Economic data may show a strong labor market, but tech layoffs are picking up.
This year Peloton, Microsoft, Robinhood, Coinbase, Netflix, Shopify, Lyft, Twitter, and Meta all announced significant staff reductions. Others such as Google, Apple, and Amazon have announced hiring freezes.
With job cuts expected to be up by 48% year-over-year, there are bound to be more layoffs on the horizon. For those at the lower and mid rungs of the corporate ladder, losing a job during an economic downturn can be traumatic and set off a myriad of financial problems.
Albeit, taking intentional steps toward your finances can reduce the effect of a job disruption and boost your odds of a positive next chapter. If you still have a job, you may be working on borrowed time. This may be the final stretch to put your finances in order before you get the ax.
Here are several steps you can take now to prepare your finances and soften the effects that come with losing a job.
9 Things You Can Do to Prepare Your Finances if You Face Layoffs
1. Have emergency savings.
The flurry of job losses has highlighted the importance of having emergency savings.
The usual rule of thumb is having 6-months worth of your salary stashed in a separate account. However, given the direction of the economy, coupled with rising consumer prices, you may have to increase your threshold. If possible, save one year’s worth of salary.
2. Lower your living costs.
Rising consumer prices have forced many to pinch their pockets for money. However, with the threat of sack ever looming, now may be the time to tighten your budget even further.
Revisit your budget and look for areas where you can lower your monthly expenses. If you eat out frequently, you may consider cooking at home. Buy generic brands, reduce social outings and look for subscriptions which you can do away with for now.
While this will help you save money, it will also enable you to develop the frugal lifestyle you’ll need to get by if you lose your job. You are inadvertently training yourself.
3. Create other streams of income.
This is not the time to depend on one stream of income.
The more streams you have, the more chances of making more money and even reducing the effect of a job loss. You can create multiple streams by starting a side hustle, getting a second job, or monetizing your skills.
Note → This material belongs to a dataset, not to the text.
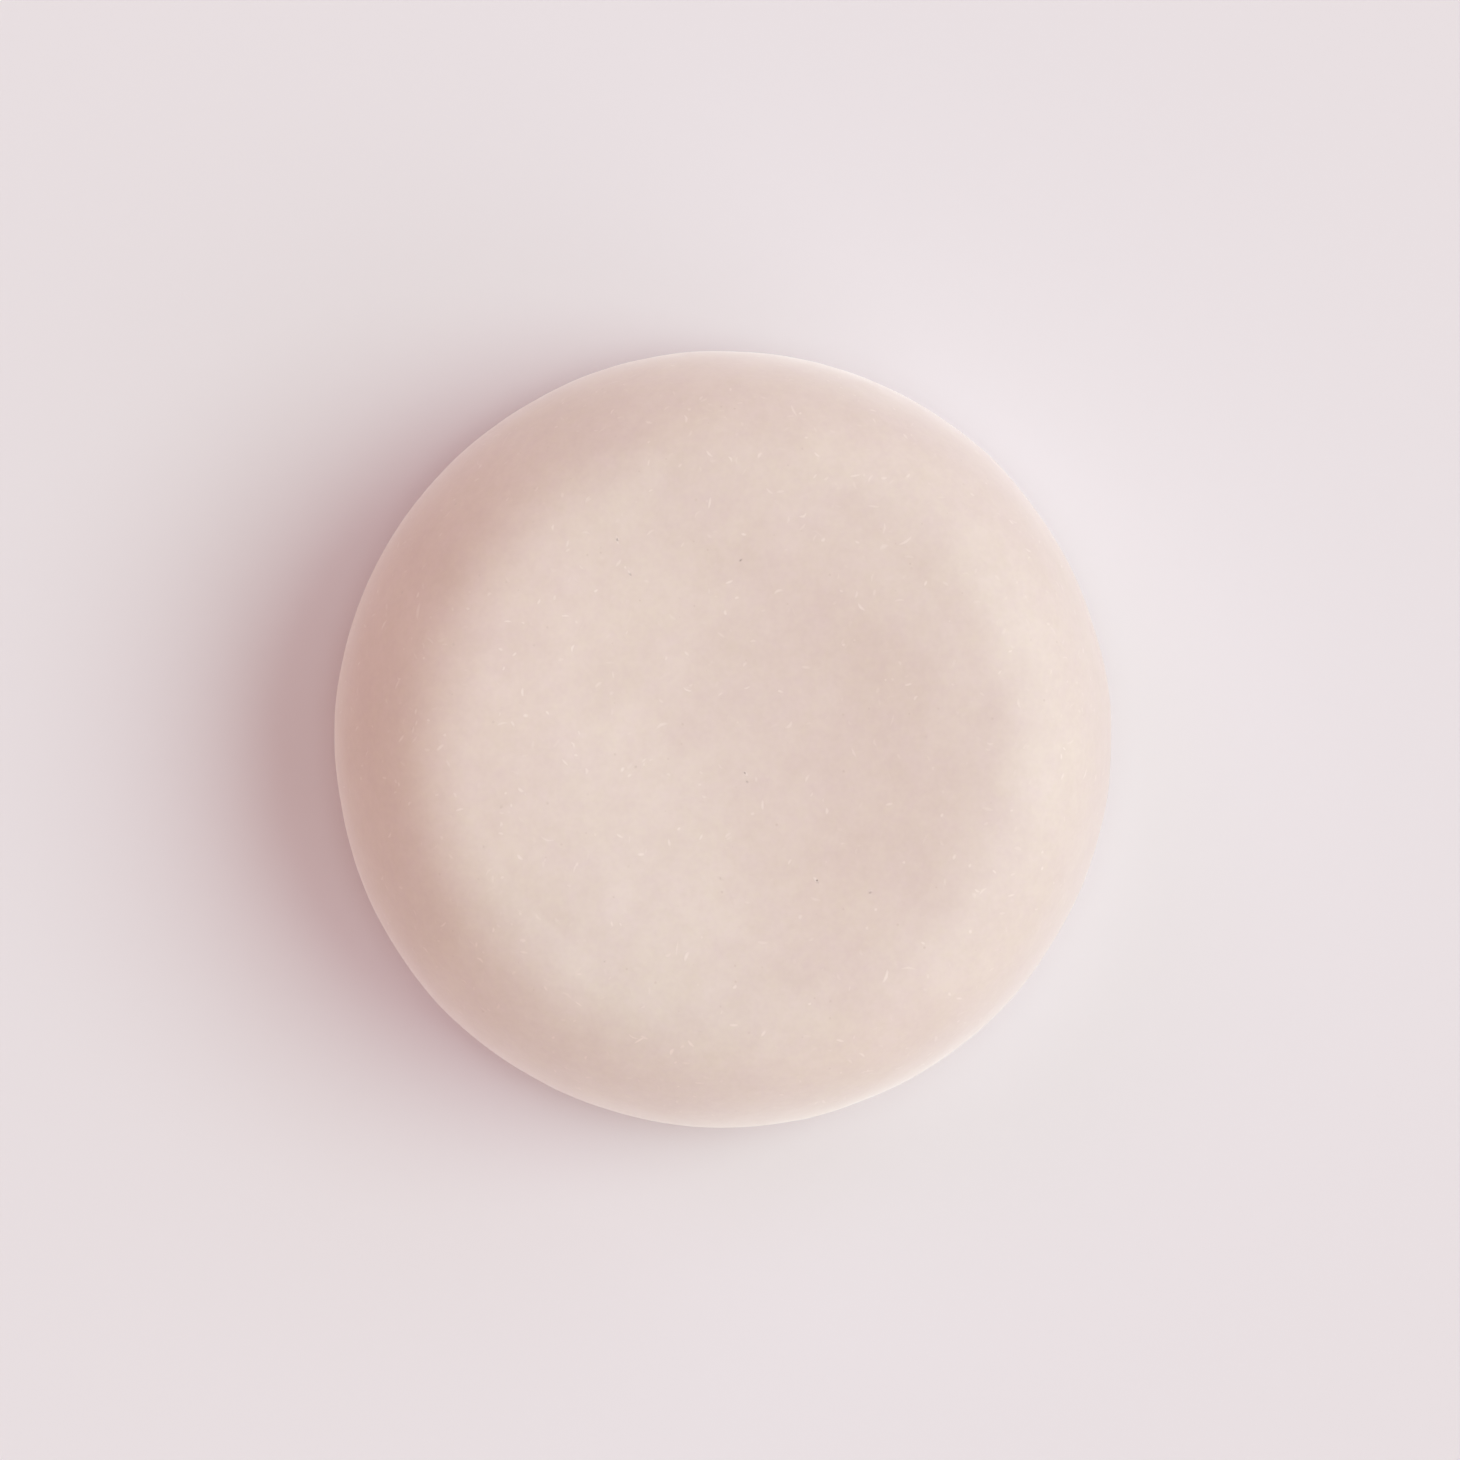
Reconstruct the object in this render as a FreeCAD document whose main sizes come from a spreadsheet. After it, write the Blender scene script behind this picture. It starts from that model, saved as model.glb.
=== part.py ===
"""A pressed round shampoo bar: one plump puck with a shallow dish in its top.

The bar stands on its flat base. Z is its axis, and the origin is the centre of the base. Its half section
has a base line, a side that bulges out to a belt, and a top line. The section is turned about Z, the dish
is scooped out of the top, and then the shoulder, the base edge and the dish's lip are rounded. What is left
of the top is a narrow flat ring, the highest part of the bar.
"""
import FreeCAD, Part
import math
import os

import Sketcher

NODE = "shampoo_bar"

# Driving sizes in millimetres.
SIZES = {
    "outer_diameter": 65.0,     # across the belt, the widest line of the side
    "overall_height": 26.0,     # from the base to the flat ring
    "belt_height": 10.7,        # from the base up to the belt
    "top_draft": 7.1,           # how far the side comes in from the belt to the top
    "base_draft": 3.2,          # how far the side comes in from the belt to the base
    "shoulder_radius": 9.0,     # rounding from the side over to the top
    "base_edge_radius": 4.5,    # rounding from the side under to the base
    "ring_width": 1.3,          # the flat ring, between the shoulder's rounding and the dish's
    "dish_depth": 1.4,          # from the ring down to the middle of the dish
    "dish_lip_radius": 48.0,    # soft rounding from the dish out to the ring
}

# Heights that the sketches and the roundings share, as expressions of the sheet's cells.
BASE_UP = "0"
BELT_UP = "Sizes.belt_height"
TOP_UP = "Sizes.overall_height"
DISH_FLOOR_UP = "Sizes.overall_height - Sizes.dish_depth"

# Distances out from the axis, in the same way. The side above the belt is one arc, upright at the belt.
# The shoulder's rounding touches it and the top, so the two radii give where the ring starts. The lip's
# rounding touches the ring and the dish, so its radius gives where the dish would meet the top without it.
BELT_OUT = "Sizes.outer_diameter / 2"
BASE_CORNER_OUT = f"{BELT_OUT} - Sizes.base_draft"
TOP_CORNER_OUT = f"{BELT_OUT} - Sizes.top_draft"
SIDE_RISE = f"({TOP_UP} - {BELT_UP})"
SIDE_RADIUS = f"(({SIDE_RISE}^2 + Sizes.top_draft^2) / (2 * Sizes.top_draft))"
RING_OUTER = (
    f"({BELT_OUT} - {SIDE_RADIUS}"
    f" + sqrt(({SIDE_RADIUS} - Sizes.shoulder_radius)^2 - ({SIDE_RISE} - Sizes.shoulder_radius)^2))"
)
RING_INNER = f"({RING_OUTER} - Sizes.ring_width)"
DISH_EDGE_OUT = f"sqrt({RING_INNER}^2 - 2 * Sizes.dish_depth * Sizes.dish_lip_radius)"

FULL_TURN = 360.0               # in degrees, as features take it
QUARTER_TURN = math.pi / 2      # in radians, as arcs take it
TOLERANCE = 1e-4                # how near an edge lies to where it is looked for

# How a sketch numbers the points of a piece of geometry, and its own origin and upright axis.
START, END, CENTRE = 1, 2, 3
ORIGIN = (-1, START)
UPRIGHT_AXIS = -2

doc = FreeCAD.newDocument("ShampooBar")
sheet = doc.addObject("Spreadsheet::Sheet", "Sizes")
for row, (size_name, size) in enumerate(SIZES.items(), start=1):
    sheet.set(f"A{row}", size_name)
    sheet.set(f"B{row}", str(size))
    sheet.setAlias(f"B{row}", size_name)
doc.recompute()


def value(expression):
    """An expression of the sheet's cells as a plain number."""
    return float(sheet.evalExpression(expression))


def point(out, up):
    """A point of a sketch: out from the bar's axis, and up it."""
    return FreeCAD.Vector(out, up, 0)


def arc(centre, radius, first_angle, last_angle):
    """An anticlockwise arc between two angles in radians, measured from the outward direction."""
    circle = Part.Circle(centre, FreeCAD.Vector(0, 0, 1), radius)
    return Part.ArcOfCircle(circle, first_angle, last_angle)


def arc_radius(height, half_chord):
    """The radius of an arc from its height above its chord and half its chord."""
    return (height ** 2 + half_chord ** 2) / (2 * height)


def add_sketch(body, name):
    """An empty sketch on the body's XZ plane."""
    plane = next(item for item in body.Origin.OriginFeatures if item.Role == "XZ_Plane")
    sketch = body.newObject("Sketcher::SketchObject", name)
    sketch.AttachmentSupport = [(plane, "")]
    sketch.MapMode = "FlatFace"
    return sketch


def join(sketch, first, second):
    """Makes two points of the sketch, each a (geometry, point) pair, the same point."""
    sketch.addConstraint(Sketcher.Constraint("Coincident", *first, *second))


def place(sketch, item, out=None, up=None):
    """Holds a point of the sketch at its distance out from the axis, or up from the base, or both."""
    for kind, expression in (("DistanceX", out), ("DistanceY", up)):
        if expression:
            index = sketch.addConstraint(Sketcher.Constraint(kind, *ORIGIN, *item, value(expression)))
            sketch.setExpression(f"Constraints[{index}]", expression)


def add_section(body):
    """The puck's half section: base, lower and upper side arcs that meet upright at the belt, top, axis."""
    belt_out, belt_up, top_up = value(BELT_OUT), value(BELT_UP), value(TOP_UP)
    base_out, top_out = value(BASE_CORNER_OUT), value(TOP_CORNER_OUT)
    lower_radius = arc_radius(belt_out - base_out, belt_up)
    upper_radius = value(SIDE_RADIUS)
    lower_angle = math.asin(belt_up / lower_radius)
    upper_angle = math.asin((top_up - belt_up) / upper_radius)

    sketch = add_sketch(body, "PuckSection")
    base = sketch.addGeometry(Part.LineSegment(point(0, 0), point(base_out, 0)))
    lower = sketch.addGeometry(arc(point(belt_out - lower_radius, belt_up), lower_radius, -lower_angle, 0))
    upper = sketch.addGeometry(arc(point(belt_out - upper_radius, belt_up), upper_radius, 0, upper_angle))
    top = sketch.addGeometry(Part.LineSegment(point(top_out, top_up), point(0, top_up)))
    axis = sketch.addGeometry(Part.LineSegment(point(0, top_up), point(0, 0)))

    join(sketch, (base, START), ORIGIN)
    for item, following in ((base, lower), (lower, upper), (upper, top), (top, axis), (axis, base)):
        join(sketch, (item, END), (following, START))
    sketch.addConstraint(Sketcher.Constraint("Horizontal", base))
    sketch.addConstraint(Sketcher.Constraint("Horizontal", top))
    sketch.addConstraint(Sketcher.Constraint("Vertical", axis))
    sketch.addConstraint(Sketcher.Constraint("Horizontal", lower, CENTRE, lower, END))
    sketch.addConstraint(Sketcher.Constraint("Horizontal", upper, CENTRE, upper, START))
    place(sketch, (base, END), out=BASE_CORNER_OUT)
    place(sketch, (upper, START), out=BELT_OUT, up=BELT_UP)
    place(sketch, (upper, END), out=TOP_CORNER_OUT, up=TOP_UP)
    return sketch


def add_dish_section(body):
    """The dish's half section: a shallow arc centred on the axis, closed by the top line and the axis."""
    edge_out, floor_up, top_up = value(DISH_EDGE_OUT), value(DISH_FLOOR_UP), value(TOP_UP)
    radius = arc_radius(top_up - floor_up, edge_out)
    half_angle = math.asin(edge_out / radius)

    sketch = add_sketch(body, "DishSection")
    middle = point(0, floor_up + radius)
    bowl = sketch.addGeometry(arc(middle, radius, -QUARTER_TURN, half_angle - QUARTER_TURN))
    top = sketch.addGeometry(Part.LineSegment(point(edge_out, top_up), point(0, top_up)))
    axis = sketch.addGeometry(Part.LineSegment(point(0, top_up), point(0, floor_up)))

    for item, following in ((bowl, top), (top, axis), (axis, bowl)):
        join(sketch, (item, END), (following, START))
    sketch.addConstraint(Sketcher.Constraint("PointOnObject", bowl, CENTRE, UPRIGHT_AXIS))
    sketch.addConstraint(Sketcher.Constraint("PointOnObject", bowl, START, UPRIGHT_AXIS))
    sketch.addConstraint(Sketcher.Constraint("Horizontal", top))
    sketch.addConstraint(Sketcher.Constraint("Vertical", axis))
    place(sketch, (bowl, START), up=DISH_FLOOR_UP)
    place(sketch, (bowl, END), out=DISH_EDGE_OUT, up=TOP_UP)
    return sketch


def add_turned(body, kind, name, sketch):
    """A Revolution or a Groove that carries a sketch once round the bar's axis."""
    feature = body.newObject(kind, name)
    feature.Profile = sketch
    feature.ReferenceAxis = (sketch, ["V_Axis"])
    feature.Angle = FULL_TURN
    doc.recompute()
    return feature


def add_rounding(body, name, out, up, radius):
    """Rounds the circular edge at the given distance out from the axis and height up it."""
    before = body.Tip
    for number, edge in enumerate(before.Shape.Edges, start=1):
        circle = edge.Curve
        if isinstance(circle, Part.Circle) and abs(circle.Radius - value(out)) < TOLERANCE:
            if abs(circle.Center.z - value(up)) < TOLERANCE:
                break
    else:
        raise RuntimeError(f"{name}: no edge to round")
    fillet = body.newObject("PartDesign::Fillet", name)
    fillet.Base = (before, [f"Edge{number}"])
    fillet.setExpression("Radius", radius)
    doc.recompute()
    return fillet


def require(condition, complaint):
    if not condition:
        raise RuntimeError(complaint)


bar = doc.addObject("PartDesign::Body", "ShampooBar")
bar.Label = NODE
bar.Placement = FreeCAD.Placement()

puck = add_turned(bar, "PartDesign::Revolution", "Puck", add_section(bar))
dish = add_turned(bar, "PartDesign::Groove", "Dish", add_dish_section(bar))
shoulder = add_rounding(bar, "Shoulder", TOP_CORNER_OUT, TOP_UP, "Sizes.shoulder_radius")
base_edge = add_rounding(bar, "BaseEdge", BASE_CORNER_OUT, BASE_UP, "Sizes.base_edge_radius")
lip = add_rounding(bar, "DishLip", DISH_EDGE_OUT, TOP_UP, "Sizes.dish_lip_radius")
doc.recompute()

for item in doc.Objects:
    require("Invalid" not in item.State and "Error" not in item.State, f"{item.Name}: {item.State}")
    if item.TypeId == "Sketcher::SketchObject":
        require(item.FullyConstrained, f"{item.Name}: not fully constrained")
require(not bar.Shape.isNull() and bar.Shape.isValid(), "the bar has no valid shape")
require(len(bar.Shape.Solids) == 1, "the bar is not one solid")
for before, after in ((puck, dish), (dish, shoulder), (shoulder, base_edge), (base_edge, lip)):
    require(after.Shape.Volume < before.Shape.Volume, f"{after.Name}: took nothing away")

os.makedirs("parts", exist_ok=True)
bar.Shape.exportStep(f"parts/{NODE}.step")
print(f"{NODE}: {bar.Shape.Volume / 1000:.2f} cm3, box {bar.Shape.BoundBox}")
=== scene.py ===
"""Looks of a round pressed shampoo bar: its soft, slightly uneven surface, the pale grains in its paste, and
plain studio light over a pale floor. All lengths are in metres."""
import math

import bpy
import numpy as np
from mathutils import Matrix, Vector


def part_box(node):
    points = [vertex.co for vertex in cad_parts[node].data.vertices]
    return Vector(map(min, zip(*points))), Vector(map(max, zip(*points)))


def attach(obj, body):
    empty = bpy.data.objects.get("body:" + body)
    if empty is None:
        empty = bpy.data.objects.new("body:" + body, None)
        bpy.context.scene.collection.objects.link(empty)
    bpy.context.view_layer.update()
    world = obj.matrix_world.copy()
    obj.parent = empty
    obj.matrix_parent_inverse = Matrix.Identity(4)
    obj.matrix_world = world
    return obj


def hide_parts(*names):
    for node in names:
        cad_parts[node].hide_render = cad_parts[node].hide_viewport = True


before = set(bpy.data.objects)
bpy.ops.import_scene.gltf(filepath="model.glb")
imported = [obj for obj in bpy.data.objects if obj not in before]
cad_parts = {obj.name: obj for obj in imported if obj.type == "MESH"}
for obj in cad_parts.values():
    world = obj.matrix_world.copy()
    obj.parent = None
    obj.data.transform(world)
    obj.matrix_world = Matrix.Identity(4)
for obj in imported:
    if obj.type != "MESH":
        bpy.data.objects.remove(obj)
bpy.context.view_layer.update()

NODE = "shampoo_bar"
BODY = "root"
MM = 0.001

# The bar's section, as the frame has it. The outer radius and the height come from the frame's box.
LOWEST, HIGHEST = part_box(NODE)
RADIUS = HIGHEST.x
HEIGHT = HIGHEST.z
BELT_UP = 10.7 * MM
BASE_DRAFT = 3.2 * MM
BASE_EDGE_RADIUS = 4.5 * MM
RING_WIDTH = 1.3 * MM
DISH_DEPTH = 1.4 * MM
DISH_LIP_RADIUS = 48.0 * MM

# A pressed and handled bar has no sharp change of bend: how far along the section each one is eased, how many
# times that far the easing is felt, into how many steps the section is divided for it, and how many points an
# arc of the section has.
EASE = 0.7 * MM
EASE_REACH = 3
EASE_STEPS = 3000
ARC_POINTS = 400

# How finely the bar's skin is divided: columns round it, and rings over its top and side and over its base.
COLUMNS = 336
SKIN_RINGS = 268
BASE_RINGS = 14

# The skin's unevenness, as hand-pressed paste has it: the seed of its draw, how many waves, between which
# lengths, how much they tilt the skin together, and how far up from the base they are still weak.
WAVE_SEED = 11
WAVES = 60
WAVE_LENGTHS = (2.5 * MM, 24.0 * MM)
WAVE_TILT = math.radians(1.3)
BASE_FADE = 2.0 * MM

# The bar isn't quite true. On one side, at this angle from +X, the shoulder is rounder and the side draws in
# less than on the other. The first of each pair is the rounder side's, and the frame's own sizes, 9.0 and
# 7.1 mm, lie within them. The dish's floor also rises and falls twice round, by this much at the most.
ROUNDER_SIDE = math.radians(-25)
SHOULDER_RADII = (9.0 * MM, 8.0 * MM)
TOP_DRAFTS = (5.5 * MM, 8.8 * MM)
DISH_TWIST = 0.18 * MM

# The pale grains and fibres in the skin: the seed of their draw, how many, their usual half length and half
# width and how much those spread, the width half as much, how far they bend and rise, how much of one is its
# flat top, how many points go round it, and where along the section they lie.
GRAIN_SEED = 23
GRAINS = 3600
GRAIN_HALF_LENGTH = 0.33 * MM
GRAIN_HALF_WIDTH = 0.14 * MM
GRAIN_SPREAD = 0.38
GRAIN_BEND = 0.25
GRAIN_RISE = 0.003 * MM
GRAIN_TOP_PART = 0.6
GRAIN_COLUMNS = 8
GRAIN_REACH = (0.03, 0.95)

# How pale the grains are: most of them are faint, and each is fainter towards its edge. The mesh holds it in
# this attribute.
GRAIN_FAINTNESS = 3.9
GRAIN_RIM_SHADE = 0.6
GRAIN_SHADE = "grain_shade"

# Colours are linear.
PASTE_LIGHT = (0.800, 0.650, 0.587)
PASTE_DARK = (0.752, 0.598, 0.543)
GRAIN_PALEST = (0.900, 0.750, 0.692)
# The pores' colour is painted shade in the pits.
PAINTED_PORE_SHADE = (0.690, 0.535, 0.475)
FLOOR = (0.838, 0.760, 0.784)
BACKDROP = (0.807, 0.745, 0.760)

# The paste isn't evenly mixed: small patches are rosier or yellower. On the half away from the key light it
# also has painted shade: pinker and darker on one side, paler and lighter on the next. These four multiply
# the paste's colour. The last two meet at this angle round from -X, and reach full strength at this product
# of distances in radii.
ROSY_PATCH = (1.0, 0.991, 1.018)
YELLOW_PATCH = (1.0, 1.009, 0.982)
PAINTED_PINK_SHADE = (0.985, 0.925, 0.920)
PAINTED_PALE_SHADE = (1.015, 1.066, 1.070)
SHADE_SIDES_TURN = math.radians(25)
SHADE_SIDES_REACH = 0.47

# The paste's patches: their size, how many finer layers the noise has and how strong each finer one is, and
# which part of the noise they use.
PATCH_SIZE = 12.0 * MM
PATCH_DETAIL = 5.0
PATCH_HARSHNESS = 1.0
PATCH_RANGE = (0.36, 0.64)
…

4. Boost your investments.
Rather than having money sitting in your account, why not put your funds to work?
Even though the economic downturn and interest rate hikes have reduced the valuations of assets, there are still areas where you can get decent returns for your investments. You can consider investing in bonds, for a start.
5. Increase your savings.
Setting money aside is the first step towards financial independence.
With economic uncertainty abounding, you can never be sure of how much you would need to get by when the ax falls.
Try to increase your savings. If you save 10% of your monthly income, try to double that amount. Any money set aside will go a long way to help. Also, knowing that you have enough money stashed somewhere reduces the anxiety that comes from the fear of a job loss.
6. Double down on reducing debt.
It’s no good paying for debt when you are out of a job.
It rolls back whatever progress you have made toward attaining financial independence. Since you are still employed, this is the time to double down on your debt payment and reduce what you owe.
Start with those with the highest interest rate and work your way down.
Whenever you are paid, increase your monthly contributions.
You will still need to pay your debt anyway regardless if you have a job or not. So why wait?
7. Stay off credit cards.
The economic downturn has made a lot of people depend on credit cards just to get by.
Credit card debt has soared above pre-pandemic levels. This implies that a lot of jobless people will be faced with huge debt. If you are among those still working, this is the time to reduce your credit card usage.
While it allows you to reduce your debt, it also enables you to develop sound money management characteristics which you’ll need to achieve financial independence.
8. Learn/upskill.
When companies start to trim the workforce, workers that are first shown the exit door are often those deemed to have low value.
The last to go are those which the company places a high value upon. Given the wave of layouts, this may be a good time to upskill and increase your worth. The benefit of this is that even when you get laid off, you have a higher chance of getting another job, and an even better-paying one.
So, it’s never a bad thing to improve and equip ourselves with new skills.
9. Protect your retirement savings.
Many people use their jobs to save money for their retirement.
If the firm where you were laid off offered a 401(k), you’ll need to decide what to do with that account.
The majority of employers let you keep your plan with them even after you quit. If you have less than $5,000 in the account, however, the funds might be transferred to your retirement account.
However, you won’t be allowed to keep making contributions to a plan at a business you’ve left. Additionally, the amount you can borrow from the account or withdraw from it might be restricted.
Layoffs: Final Thoughts
The pandemic forced many companies to overshoot their estimate and go on a hiring spree.
With the economy slowing down, many companies have been forced to revise their hiring plans and lay off workers. While this is an unfortunate event, it also provides a learning curve on how you can prepare for uncertain times.
Having a plan in place may not exclude you from the eventual fallout, but it will soften the blow on yourself and your finances in the long term. By applying some of the tips outlined above, you put yourself in a better position to navigate the travails of being unemployed.